# Ghost Redfish



## Canoeman (Jul 23, 2008)

We rode bicycles along the beach on Wednesday looking for fish in the surf. It's a great way to get some exercise and stay cool with temps being in the high 90's in the backcountry. It was kinda slow since the water wasn't really clear enough to effectively spot many fish.










We did see a few. Here is a  beautiful silvery ocean redfish. He blends in so well with the bottom out here on the beach.
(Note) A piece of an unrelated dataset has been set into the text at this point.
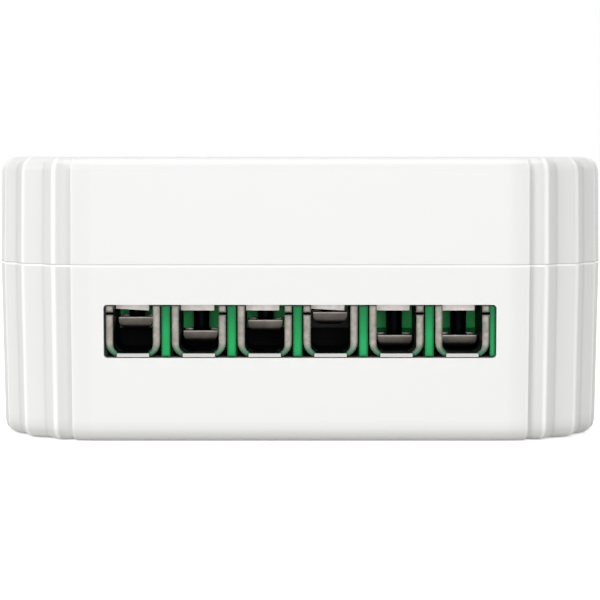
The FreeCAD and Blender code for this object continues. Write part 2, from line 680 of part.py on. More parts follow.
# Relay: its coil stands at COIL_Y, and the armature rocks on the top of the yoke
RELAY_TOP = BOARD_TOP + RELAY_HEIGHT
RELAY_FLOOR = BOARD_TOP + RELAY_BASE
COIL_Y = RELAY_Y - RELAY_LENGTH / 2 + RELAY_WALL + BOBBIN_RADIUS + 0.4
BOBBIN_BOTTOM = RELAY_FLOOR + YOKE_THICKNESS
BOBBIN_TOP = BOBBIN_BOTTOM + COIL_LENGTH + 2 * BOBBIN_FLANGE
POLE_TOP = BOBBIN_TOP + 0.5
YOKE_BACK = COIL_Y + BOBBIN_RADIUS + 0.2 + YOKE_THICKNESS
HINGE_Y = YOKE_BACK - YOKE_THICKNESS / 2
HINGE_Z = POLE_TOP
ARMATURE_BOTTOM = POLE_TOP + AIR_GAP
CONTACT_Y = HINGE_Y + CONTACT_ARM
FIXED_CONTACT_Z = ARMATURE_BOTTOM + LEAF_THICKNESS + CONTACT_HEIGHT + CONTACT_GAP


def relay_pins():
    """(x, y, width, depth) of the relay's solder pins: two for the coil, the yoke's and the contact's."""
    return [
        (RELAY_X - 2.6, COIL_Y - BOBBIN_RADIUS + 0.5, 0.6, 0.6),
        (RELAY_X + 2.6, COIL_Y - BOBBIN_RADIUS + 0.5, 0.6, 0.6),
        (RELAY_X, YOKE_BACK - YOKE_THICKNESS / 2, 1.2, 0.6),
        (RELAY_X, CONTACT_Y + 1.6, 1.2, 0.5),
    ]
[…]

These ocean fish seem to be stronger than the ones I catch in the creeks.


----------



## Big_Fish (Dec 10, 2006)

very nice


----------



## Brett (Jul 16, 2008)

Ocean going reds always seem to pull harder,
I think it's because the backwater reds are just too fat and happy.


----------



## HaMm3r (Dec 11, 2006)

That works!  Now just mount an outrigger on that bike and you can troll a bait in the surf while getting your exercise at the same time!  ;D


----------



## mark_gardner (Mar 18, 2009)

> That works!   Now just mount an outrigger on that bike and you can troll a bait in the surf while getting your exercise at the same time!   ;D


 [smiley=laughing-out-loud1.gif]
thats a good one haMm3r  ;D definitely going to get a few looks with an outrigger attached to the frame of a bike LOL  congrats on your  catch


----------